Крестьянство на рубеже веков стремительно расслаивалось, а в его среде выделялись разнообразные группы, из которых наиболее часто выделяют следующие: бедняки, середняки и кулаки. Беднейшее крестьянство, будучи забитым тяжкой работой на чужой земле, ибо оно обыкновенно не имело своей либо вообще, либо же имело ее крайне мало, было и впрямь недовольным и даже настроенным несколько революционно, в то время как кулачество придерживалось в политике черносотенных монархических взглядов [330]. Говоря о работе меньшевиков и эсеров с рабочими заводов крупных городов, мы также должны отметить полное их поражение в этом вопросе, которое хорошо можно продемонстрировать по их влиянию на профсоюзы крупных городов; летом 1914 года 16 из 20 профсоюзов в Петербурге находились под контролем большевиков, в Москве же большевики управляли всеми тринадцатью профсоюзами [331].
С наступлением войны отмечается все более заметное отклонение вправо со стороны эсеров и меньшевиков, которые с 27 сентября 1915 года официально образовали блок, хотя фактически он был сформирован еще до этого [332]. Постепенно националистическая линия в риторике эсеров и меньшевиков занимает центральное место, постепенно вытесняя линию революционную, в результате чего общественность заговорила о т.н. «социал-шовинизме» [333].
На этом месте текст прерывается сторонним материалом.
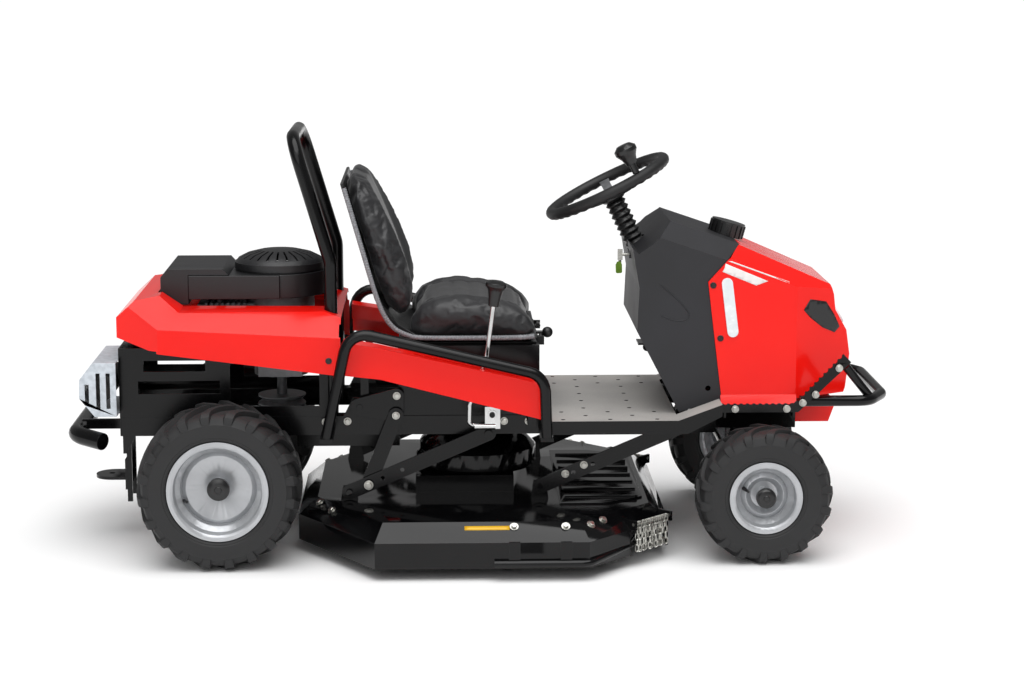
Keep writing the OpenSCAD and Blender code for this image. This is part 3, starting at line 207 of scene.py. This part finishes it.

Надо отметить, что склонность эсеров к национализму имела не временный, а постоянный характер, о чем говорит факт того, что значительную часть участников т.н. «белого движения», особенно того, что было в Сибири под руководством Колчака, составили именно эсеры [334]. Позднее, уже будучи в эмиграции, некоторые бывшие члены партии социалистов-революционеров активно сотрудничали с нацистами в Германии, отдельные из которых даже вступали в SS и ехали на Восточный фронт [335] [336].
С нашей точки зрения последний факт обусловлен тем, что как партия социалистов-революционеров в начале XX века, так и НСДАП в более поздние годы, являлись партиями мелкобуржуазными, т.е. проводившими политику, отвечающую интересам мелкой буржуазии, а потому бывшие члены одной такой партии присоединились к другой подобной.